Line symmetry

By Martin McBride, 2022-11-28
Tags: symmetry line symmetry reflective symmetry reflection
Categories: gcse geometry

We say that a shape is symmetrical if we can draw a line through the shape that divides it into two parts that are mirror images of each other. We call this type of symmetry line symmetry, or reflective symmetry.

We use the example of triangles to explore this further and then look at some other shapes.

Here is a video on the same topic:

Line symmetry of triangles

An isosceles triangle has two equal sides and two equal angles. This means that it is symmetrical:

Line symmetry of isosceles triangle

The dotted, vertical line divides the triangle into two halves, and each half is a mirror image of the other. If we were to fold the shape along the line, the two halves would match exactly.

The line goes from the top vertex of the triangle down to the centre of the base.

The dotted line is called a line of symmetry. There is only one way to fold an isosceles triangle, so we say it has one line of symmetry.

Here is a scalene triangle:

Line symmetry of scalene triangle

In a scalene triangle, all the sides and angles are different, so it is not possible to draw a line that divides the shape into two symmetrical halves. We say that the shape has no lines of symmetry.

Let's look at an equilateral triangle:

Line symmetry of equilateral triangle

In an equilateral triangle, all three sides and angles are equal. We can draw a line of symmetry from the top vertex to the centre base, similar to the isosceles triangle.

We can also draw lines of symmetry from the other two vertices to the opposite side.

An equilateral triangle, therefore, has 3 lines of symmetry. The triangle can be folded along any of the lines of symmetry and the two halves will match.

We normally draw all the lines of symmetry on a single diagram, like this:

Line symmetry of equilateral triangle

Line symmetry of a square

Here is a square:

Line symmetry of square

A square has a horizontal line of symmetry and a vertical line of symmetry, as shown on the left-hand square. It can be folded along either like to create a rectangle.

The two diagonals of a square are also lines of symmetry as shown on the right-hand square. It can be folded along either like to create a triangle.
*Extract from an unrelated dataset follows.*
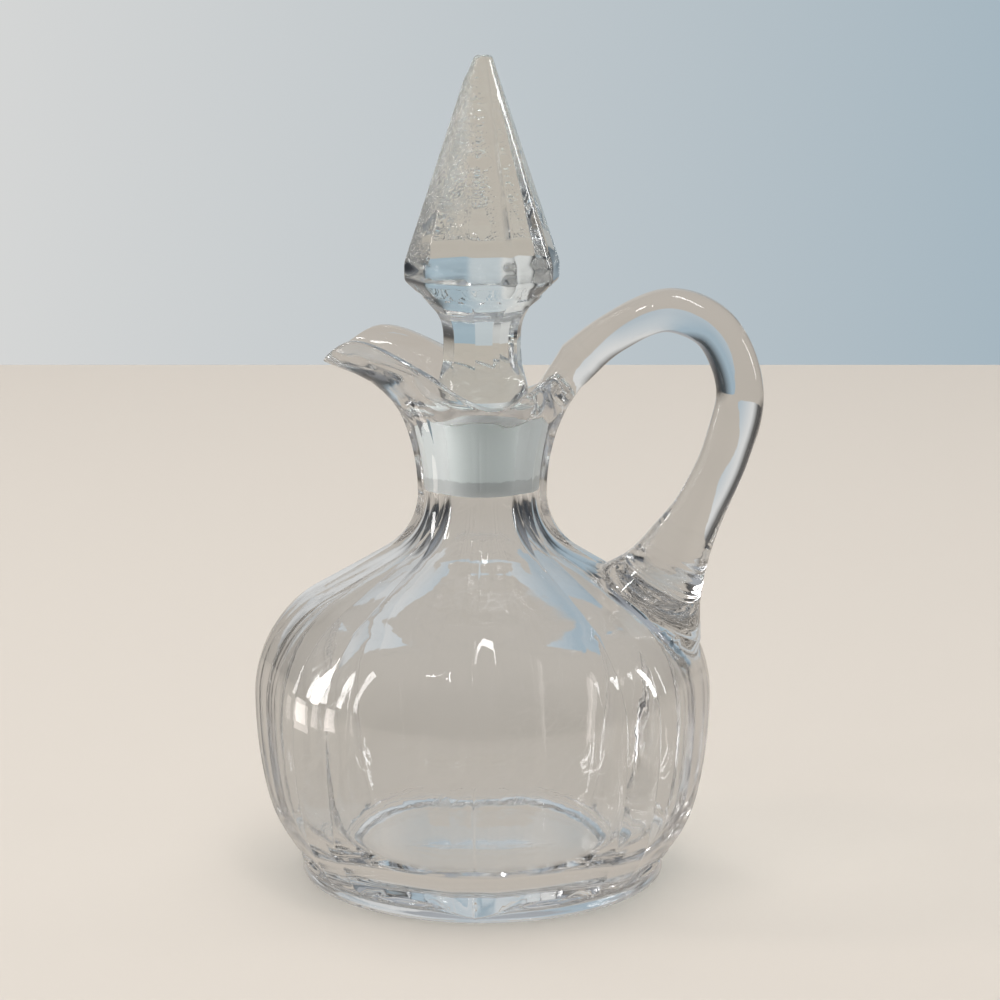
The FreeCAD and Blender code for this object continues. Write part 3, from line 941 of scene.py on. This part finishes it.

This means that a square has four lines of symmetry. Here they are, all shown on the same diagram:

Line symmetry of square

Line symmetry of a rectangle

A rectangle has two lines of symmetry:

Line symmetry of rectangle

Unlike a square, a rectangle doesn't have diagonal lines of symmetry, as this diagram shows:

Line symmetry of rectangle

The diagonal divides a rectangle into two identical triangles, but they are not mirror images of each other. When the rectangle is folded over the diagonal line, the two parts do not match up, so the diagonal is not a line of symmetry.

Line symmetry of a trapezium

In general, the two legs of a trapezium do not have the same length or angle. This means that a trapezium has no lines of symmetry:

Line symmetry of trapezium

The exception is an isosceles trapezium. This is a trapezium where the two legs have equal length and have the same angle at the base (but both point inwards). In that case, there is one line of symmetry:

Line symmetry of trapezium

Line symmetry of a parallelogram

A parallelogram has no lines of symmetry.
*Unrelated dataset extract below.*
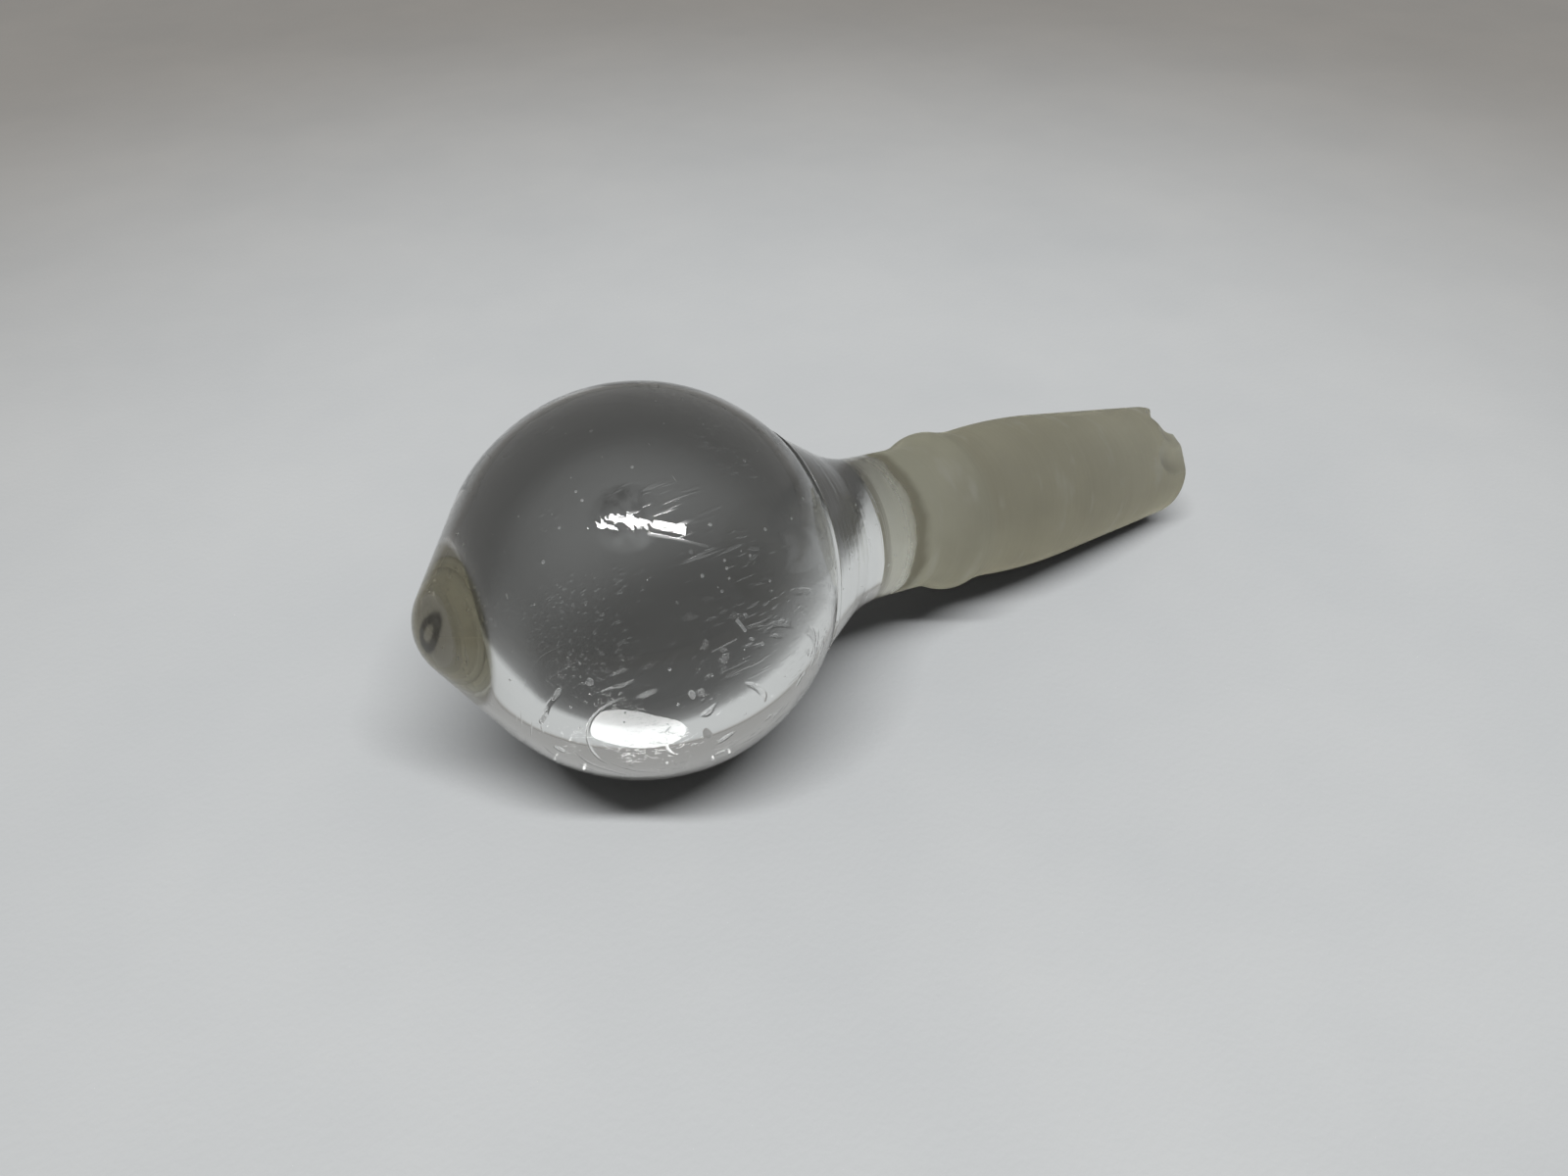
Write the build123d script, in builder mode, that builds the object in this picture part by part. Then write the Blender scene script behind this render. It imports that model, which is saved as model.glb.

Line symmetry of parallelogram

Line symmetry of a rhombus

A rhombus has two lines of symmetry, its diagonals:

Line symmetry of rhombus

Line symmetry of a kite

A kite has one line of symmetry:

Line symmetry of kite

Line symmetry of a regular polygon

A regular polygon with n sides has n lines of symmetry. However, the way the lines of symmetry are arranged depends on whether the number of sides is odd or even.

We have already seen a regular polygon with an odd number of sides. It is the equilateral triangle, which we looked at earlier. We saw that it has three lines of symmetry. Each line is drawn from a vertex to the middle of the opposite side.

Other regular polygons with odd numbers of sides follow a similar pattern:

Line symmetry of regular polygon

For example, the regular pentagon in the middle has 5 vertices and 5 sides. The lines of symmetry are drawn from each vertex to the midpoint of the opposite side.

Polygons with an even number of sides work differently. Again we have already seen an example, the square (a regular quadrilateral).

In the case of a square, there is a line of symmetry between the midpoint of the top and bottom sides. There is a line of symmetry between the midpoint of the left and right sides. The two diagonals are also lines of symmetry, making 4 in total.

Regular polygons with an even number of sides behave in a similar way to squares:

Line symmetry of regular polygon

In the case of a hexagon, for example, there are 3 pairs of opposite sides, with a line of symmetry that passes through the centres of each pair. There are also 3 pairs of opposite vertices, with a line of symmetry that passes through each pair.

This means that a hexagon has a total of six lines of symmetry, as you would expect for a six-sided regular polygon.